→ Material shown
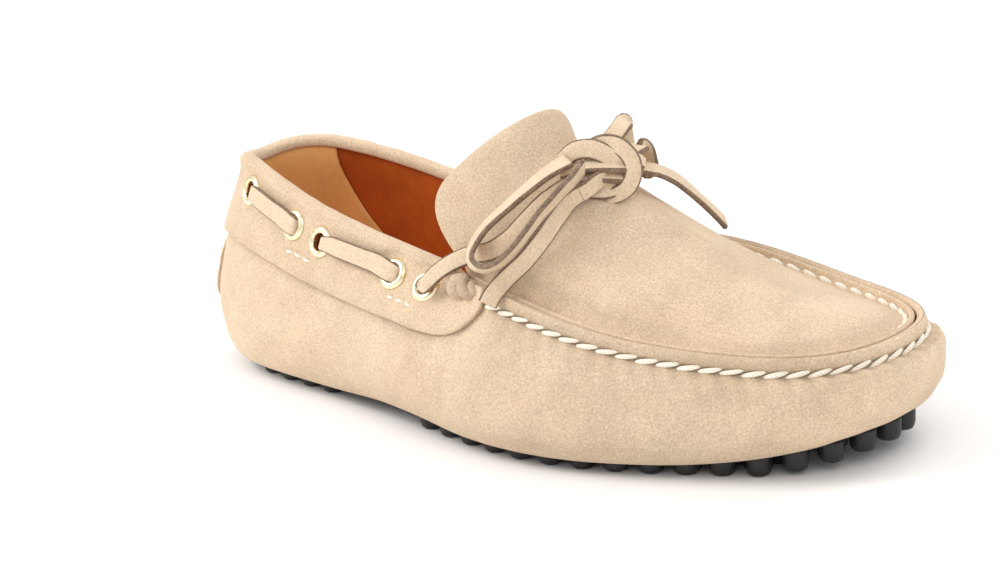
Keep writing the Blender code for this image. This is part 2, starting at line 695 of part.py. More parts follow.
def strip(name, end_x, fronts, path, mat):
    """Strip round the collar from end_x on one side, behind the heel, to end_x on the other."""
    us = [u_at((end_x - f) * GX, 1) - 1.0 for f in fronts]
    us += [u - 1.0 for u in even if u_at((end_x - fronts[-1] - 3.0) * GX, 1) < u]
    us += [u for u in even if u < u_at((end_x - fronts[-1] - 3.0) * GX, -1)]
    us += [u_at((end_x - f) * GX, -1) for f in fronts[::-1]]
    paths = np.array([path(u % 1.0, float(ribs(np.array(u % 1.0))[5])) for u in us])
    faces = grid_faces(len(paths), paths.shape[1])
    flat = paths.reshape(-1, 3)
    if np.dot(vertex_normals(flat, faces)[len(paths) // 2 * paths.shape[1] + 1], [-1, 0, 0]) < 0:
        faces = [f[::-1] for f in faces]
    verts, solid = thicken(flat, faces, BAND_T / 2, BAND_T / 2)
    return add(name, verts, solid, mat), verts[: len(flat)].reshape(paths.shape)


# the first stations are those of the band's rounded front ends
band, band_outside = strip("collar_band", BAND_END_X, [0.0, 1.8, 4.5, 8.5, 13.5], flap_path, BAND)
roll, _ = strip("collar_roll", ROLL_END_X, [0.0], roll_path, ROLL)

# ---------------------------------------------------------------- heel guard, proud of the body
GUARD_ROWS, GUARD_COLS = 8, 9
flat = []
for k in range(GUARD_ROWS):
    z = GUARD[0][0] + (GUARD[-1][0] - GUARD[0][0]) * k / (GUARD_ROWS - 1)
    w = float(along(GUARD, z)) * GY
    for j in range(GUARD_COLS):
        v = -1 + 2 * j / (GUARD_COLS - 1)
        u0 = (-v * w / _round.sum()) % 1.0
        s = np.linspace(0.1, 0.95, 300)
        p = outside(np.full(300, u0), s)
        at_s = float(np.interp(z * GZ, p[:, 2], s))
        flat.append(offset(np.array(u0), np.array(at_s), GAP + 0.2 + GUARD_T / 2))
flat = np.array(flat)
faces = grid_faces(GUARD_ROWS, GUARD_COLS)
if np.dot(vertex_normals(flat, faces)[GUARD_COLS * 3 + 4], [-1, 0, 0]) < 0:
    faces = [f[::-1] for f in faces]
verts, solid = thicken(flat, faces, GUARD_T / 2, GUARD_T / 2)
guard = add("heel_guard", verts, solid, GUARD_MAT)

# ---------------------------------------------------------------- eyelets, their holes, and the lace bars
TURN = 10
FRAMES = {}


def facet_points():
    """Points all over the facets of the band's outside."""
    g = band_outside
    a, b, c, d = g[:-1, :-1], g[1:, :-1], g[1:, 1:], g[:-1, 1:]
    pts = []
    for i in np.linspace(0, 1, 9):
        for j in np.linspace(0, 1, 9):
            pts.append(a * (1 - i) * (1 - j) + b * i * (1 - j) + c * i * j + d * (1 - i) * j)
    return np.array(pts).reshape(-1, 3)


FACETS = facet_points()


def rise_near(centre, n, radius):
    """How far the band's outside rises over the plane through centre within a radius."""
    p = FACETS - centre
    height = p @ n
    across = np.linalg.norm(p - height[:, None] * n, axis=1)
    return float(height[(across < radius) & (np.abs(height) < 6)].max())


cut_v, cut_f = [], []
for side, tag in ((-1, "lat"), (1, "med")):
    for number, (x, depth) in enumerate(EYELETS, 1):
        u = u_at(x * GX, side)
        s = np.linspace(0.5, 1.0, 400)
        p = outside(np.full(400, u), s)
        z = p[-1, 2] + BAND_GAP + BAND_T - depth * GZ
        at_s = np.array(float(np.interp(z, p[:, 2], s)))
        n = normal(np.array(u), at_s)
        centre = offset(np.array(u), at_s, BAND_GAP + BAND_T)
        side_dir = np.cross([0, 0, 1.0], n)
        side_dir /= np.linalg.norm(side_dir)
        up_dir = np.cross(n, side_dir)
        lift = GAP + rise_near(centre, n, EYELET_D / 2 + 0.6)
        FRAMES[(side, number)] = (centre, n, side_dir, up_dir, lift)
        ring_profile = [
            (EYELET_BORE / 2, lift + 0.15),
            (EYELET_BORE / 2 + 0.7, lift + 0.75),
            (EYELET_D / 2 - 0.5, lift + 0.55),
            (EYELET_D / 2, lift + 0.02),
            (EYELET_BARREL / 2, lift),
            (EYELET_BARREL / 2, -(BAND_T + BAND_GAP + WALL) - 0.5),
            (EYELET_BORE / 2, -(BAND_T + BAND_GAP + WALL) - 0.5),
        ]
        verts = []
        for i in range(TURN):
            a = 2 * math.pi * i / TURN
            d = side_dir * math.cos(a) + up_dir * math.sin(a)
            for r, h in ring_profile:
                verts.append(centre + d * r + n * h)
        faces = grid_faces(TURN, len(ring_profile), closed_rows=True, closed_cols=True)
        add(f"eyelet_{tag}_{number}", verts, faces, BRASS)
        at = len(cut_v)
        for h in (-9.0, 5.0):
            for i in range(TURN):
                a = 2 * math.pi * i / TURN
                d = side_dir * math.cos(a) + up_dir * math.sin(a)
                cut_v.append(centre + d * (EYELET_BARREL / 2 + GAP) + n * h)
        cut_f += [(at + i, at + (i + 1) % TURN, at + TURN + (i + 1) % TURN, at + TURN + i) for i in range(TURN)]
        cut_f += [tuple(at + i for i in range(TURN))[::-1], tuple(at + TURN + i for i in range(TURN))]
cutter = add("eyelet_cutter", cut_v, cut_f, None, hidden=True)
for ob in (upper, band):
    cut(ob, cutter)


def face_outward(ob):
    """Turns every face of a closed mesh outward."""
    mesh = ob.data
    volume = 0.0
    co = np.array([v.co for v in mesh.vertices])
    for p in mesh.polygons:
        ids = list(p.vertices)
        for i in range(1, len(ids) - 1):
            volume += np.dot(co[ids[0]], np.cross(co[ids[i]], co[ids[i + 1]]))
    if volume < 0:
        mesh.flip_normals()
        mesh.update()


def bar(name, first, second, side):
    """Flat thong outside the band from one eyelet to the next."""
    c1, n1, _, _, lift1 = FRAMES[(side, first)]
    c2, n2, _, _, lift2 = FRAMES[(side, second)]
    lift = max(lift1, lift2) + 0.8 + GAP + THONG_T / 2
    n = 9
    mids, normals = [], []
    for i in range(n):
        t = i / (n - 1)
        nn = n1 * (1 - t) + n2 * t
        nn /= np.linalg.norm(nn)
        point = c1 * (1 - t) + c2 * t
        u = u_at(float(point[0]), side)
        s = np.linspace(0.5, 1.0, 200)
        p = outside(np.full(200, u), s)
        at_s = np.array(float(np.interp(point[2], p[:, 2], s)))
        base = offset(np.array(u), at_s, BAND_GAP + BAND_T)
        mids.append(base + nn * lift)
        normals.append(nn)
    mids, normals = np.array(mids), np.array(normals)
    tangent = np.gradient(mids, axis=0)
    verts = []
    for p, nn, t in zip(mids, normals, tangent):
        t = t / np.linalg.norm(t)
        across = np.cross(nn, t)
        across /= np.linalg.norm(across)
        out = np.cross(t, across)
        for a, b in ((-1, -1), (1, -1), (1, 1), (-1, 1)):
            verts.append(p + across * a * THONG_W / 2 + out * b * THONG_T / 2)
    faces = grid_faces(n, 4, closed_cols=True)
    faces += [(0, 1, 2, 3), tuple(4 * (n - 1) + i for i in (3, 2, 1, 0))]
    return add(name, verts, faces, THONG)


for side, tag in ((-1, "lat"), (1, "med")):
    bar(f"lace_bar_{tag}_rear", 1, 2, side)
    bar(f"lace_bar_{tag}_front", 3, 4, side)

# ---------------------------------------------------------------- bow: ties, knot, loops and ends as free cord
CORD_D = 3.2
BOW = {
    "lace_tie_lat": [(126.6, -47.6, 52.1), (131.1, -45.6, 56.6), (135.0, -42.5, 59.5), (139.6, -39.7, 61.6), (148.0, -39.6, 63.9), (155.1, -38.2, 68.3), (159.6, -34.5, 73.8), (162.5, -28.3, 78.6), (164.6, -21.0, 81.4), (166.2, -14.3, 83.3)],
    "lace_tie_med": [(126.5, 37.5, 52.5), (131.5, 35.2, 56.0), (137.0, 33.3, 58.3), (146.3, 27.6, 68.0), (151.8, 21.6, 77.0), (156.6, 13.0, 83.8), (160.2, 5.6, 87.2)],
    "lace_knot": [(163.4, -12.6, 87.2), (165.6, -10.4, 91.2), (170.0, -7.6, 92.8), (174.6, -6.4, 91.2), (177.0, -6.4, 87.6), (176.8, -7.6, 83.8)],
    "lace_loop_lat": [(163.9, -17.2, 89.7), (161.2, -22.6, 87.6), (158.0, -29.0, 83.9), (154.0, -34.6, 79.2), (149.4, -38.4, 74.4), (145.6, -41.5, 69.4), (144.4, -44.2, 65.6), (147.4, -48.0, 62.6), (152.8, -49.6, 61.6), (158.8, -49.2, 63.8), (163.4, -46.4, 68.4), (166.2, -42.6, 73.4), (168.2, -36.8, 78.6), (169.8, -30.2, 82.9), (171.0, -23.0, 86.6), (170.5, -18.6, 88.4)],
    "lace_loop_med": [(163.6, 4.6, 90.4), (164.6, 8.4, 93.4), (163.6, 13.0, 95.0), (160.6, 17.6, 93.6), (157.4, 22.0, 90.0), (154.6, 26.6, 84.8), (153.0, 30.6, 79.2), (153.6, 33.4, 74.6), (157.0, 33.6, 73.6), (160.8, 30.6, 76.6), (164.0, 25.6, 81.0), (167.0, 19.6, 85.2), (169.6, 14.0, 87.6), (171.6, 9.4, 88.4)],
    "lace_end_lat": [(172.6, -19.8, 81.9), (169.4, -24.0, 79.3), (168.2, -30.2, 74.9), (167.2, -36.4, 69.8), (164.0, -41.9, 63.6), (159.0, -45.2, 58.2), (157.0, -50.5, 53.9), (155.6, -51.8, 50.8)],
    "lace_end_med": [(174.8, 6.0, 82.9), (176.7, 12.0, 80.9), (178.4, 19.0, 77.0), (180.0, 26.6, 70.6), (180.8, 34.4, 63.6), (181.6, 41.4, 56.9)],
}
for name, route in BOW.items():
    length = np.linalg.norm(np.diff(np.array(route), axis=0), axis=1).sum()
    cord(name, route, max(6, int(round(length / 7.5)) + 1), CORD_D, THONG)

for ob in PARTS.values():
    face_outward(ob)
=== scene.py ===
"""Looks of the right driving moccasin: napped suede, whip-stitched apron seam, brass eyelets, thong bow, pebbled sole.

Every piece is built in millimetres of the shoe's own pattern, from the same sizes and tables as its solids, and placed in
metres in their frame. X runs heel to toe, +Y is the medial side, Z is up.
"""

import math

import bpy
import numpy as np
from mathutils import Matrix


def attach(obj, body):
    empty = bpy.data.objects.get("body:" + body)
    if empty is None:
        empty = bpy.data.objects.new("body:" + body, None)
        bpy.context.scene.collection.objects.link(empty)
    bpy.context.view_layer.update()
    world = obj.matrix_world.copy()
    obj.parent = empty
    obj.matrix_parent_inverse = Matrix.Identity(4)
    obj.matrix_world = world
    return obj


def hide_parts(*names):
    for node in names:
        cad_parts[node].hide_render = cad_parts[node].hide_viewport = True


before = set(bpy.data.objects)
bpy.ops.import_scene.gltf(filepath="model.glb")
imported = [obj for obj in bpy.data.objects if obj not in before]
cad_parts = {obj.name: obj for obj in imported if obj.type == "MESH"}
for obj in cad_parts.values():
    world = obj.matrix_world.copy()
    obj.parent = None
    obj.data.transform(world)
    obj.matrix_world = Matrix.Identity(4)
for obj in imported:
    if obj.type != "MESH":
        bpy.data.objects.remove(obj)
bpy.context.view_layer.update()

# ---------------------------------------------------------------- the shoe's own sizes, millimetres, as in its solids
LENGTH = 276.0  # heel back to toe tip
BALL_WIDTH = 107.0  # across the ball, outside the suede
BACK_HEIGHT = 76.0  # floor to the top of the collar at the heel
INSTEP_HEIGHT = 80.5  # floor to the apron at the lace knot
WALL = 2.0  # suede with its lining
BAND_T = 1.6  # collar band
APRON_T = 1.8  # apron and tongue
GUARD_T = 1.7  # heel guard
PLATE_T = 2.2  # rubber sheet that carries the pebbles
INSOLE_T = 2.6
GAP = 0.3  # between pieces that meet
BAND_GAP = 0.62  # under the band and the roll, which bend over the body
MARGIN = 6.0  # suede turned under the foot
PEBBLE_D = 8.6
PEBBLE_TIP_D = 7.6
PEBBLE_PITCH = 11.2
PEBBLE_INSET = 9.6  # centre of the outer row from the suede's lower edge
EYELET_D = 10.6
EYELET_BORE = 5.6
EYELET_BARREL = 6.6
LEG_DEPTH = 4.2  # band turned over into the shoe
THONG_W = 6.2
THONG_T = 2.3

PATTERN_LENGTH, PATTERN_WIDTH, PATTERN_BACK, PATTERN_INSTEP = 276.0, 107.0, 76.0, 80.5
GX = LENGTH / PATTERN_LENGTH
GY = BALL_WIDTH / PATTERN_WIDTH
GZ = BACK_HEIGHT / PATTERN_BACK
GI = INSTEP_HEIGHT / PATTERN_INSTEP
ORIGIN = (137.05, -5.0, 0.0)  # pattern point that becomes the part's origin

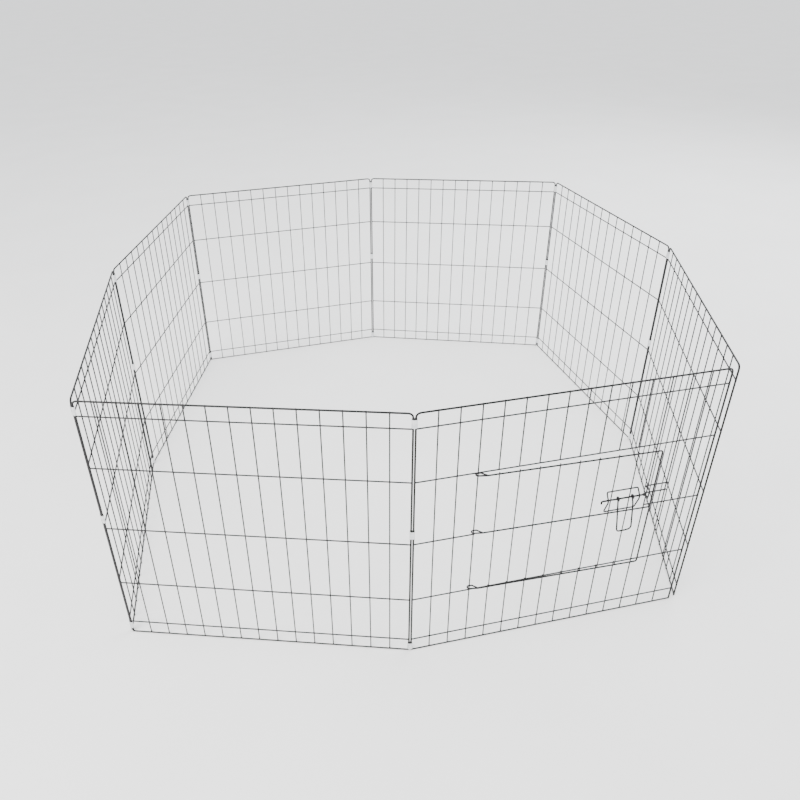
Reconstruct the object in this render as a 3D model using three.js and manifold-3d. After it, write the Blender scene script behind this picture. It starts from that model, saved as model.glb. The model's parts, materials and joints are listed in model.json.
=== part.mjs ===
// Folding pet playpen: eight welded wire panels, clipped edge to edge in a ring. The front panel
// has a small hinged door with a sliding bolt latch. Millimetres, +Z up, front panel along X,
// outside of the pen toward -Y.
import * as THREE from 'three';
import { mergeVertices } from 'three/addons/utils/BufferGeometryUtils.js';
import Module from 'manifold-3d';

// Panels
const PANEL_WIDTH = 610;               // between the centres of the two side wires
const PANEL_HEIGHT = 610;
const SPACES = 15;                     // spaces between upright wires across one panel
const PITCH = PANEL_WIDTH / SPACES;
const FRAME_HALF = 1.6;                // half thickness of the bent frame wire
const FRAME_BEND = 10;                 // radius of the two top corners
const BAR = 2.6;                       // level bars, on the outer side of the frame
const BAR_Y = -0.9;
const BAR_OVERHANG = 0.7;              // bar end past the side wire's centre
const UPRIGHT = 2.2;                   // upright wires, on the inner side
const UPRIGHT_Y = 0.95;
const TOP_WIRE_Z = PANEL_HEIGHT - FRAME_HALF / Math.cos(Math.PI / 6);
const BAR_Z = [1.3, 33.3, 152.3, 304.7, 457.1, 576.1];
const [FOOT_Z, LOW_Z, KNEE_Z, MID_Z, CHEST_Z, HIGH_Z] = BAR_Z;

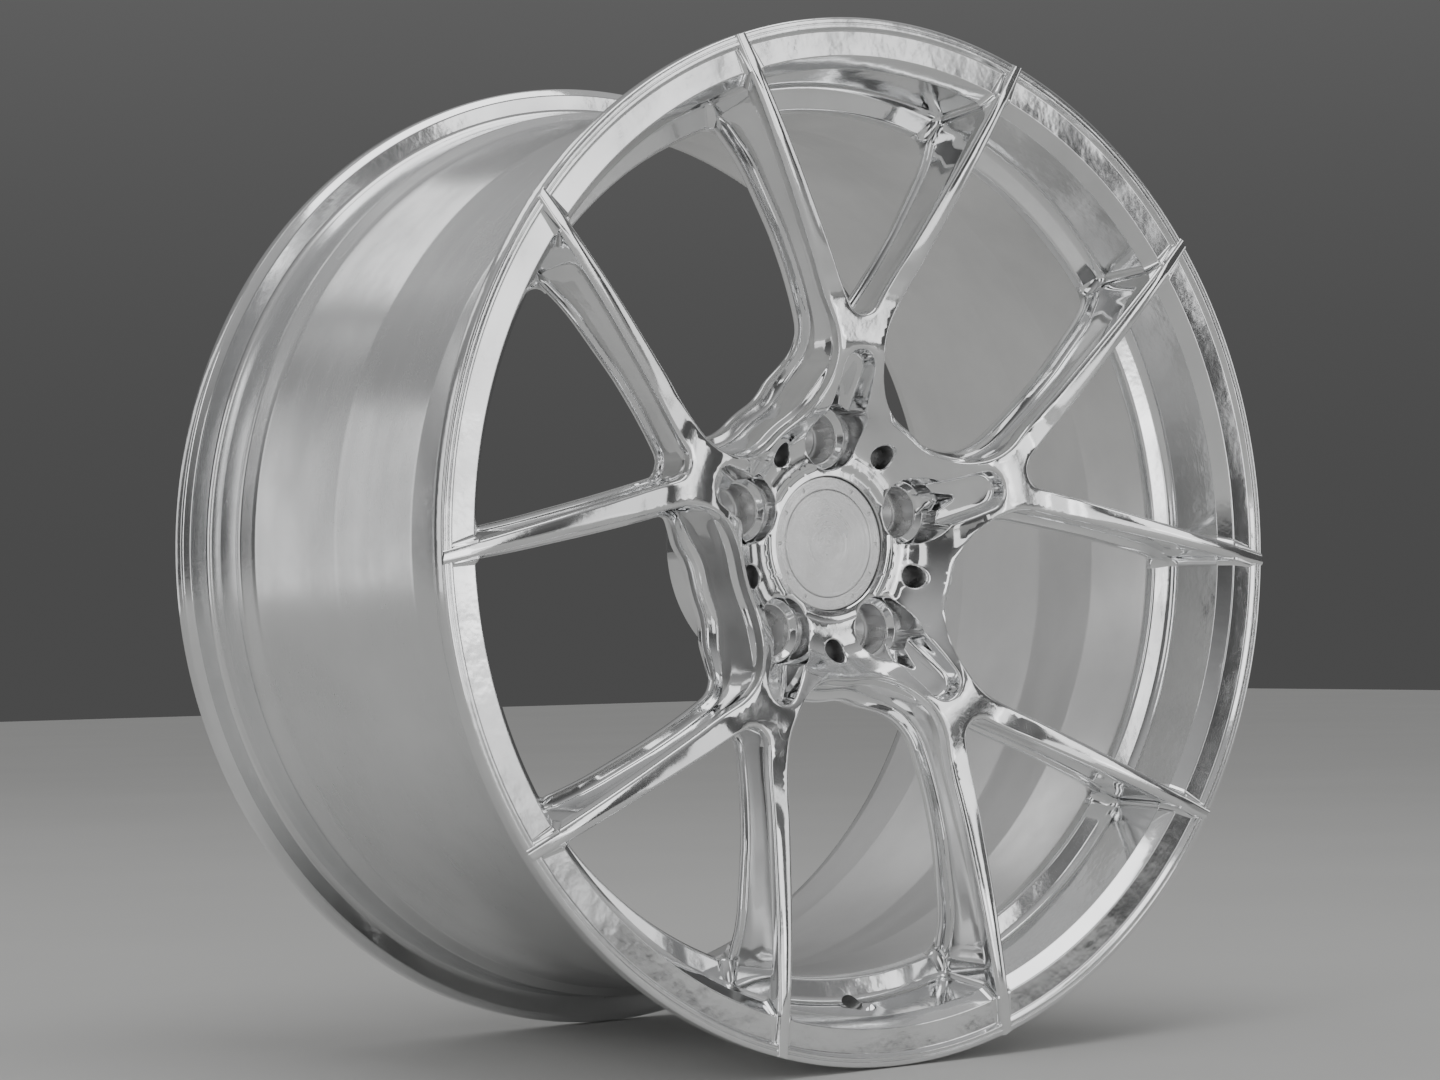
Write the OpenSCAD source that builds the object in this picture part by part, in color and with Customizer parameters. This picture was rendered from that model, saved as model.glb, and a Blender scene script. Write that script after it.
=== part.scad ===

→ Given request
Check every line for "names" and show the ones that have it.

→ Answer
def hide_parts(*names):
    for node in names:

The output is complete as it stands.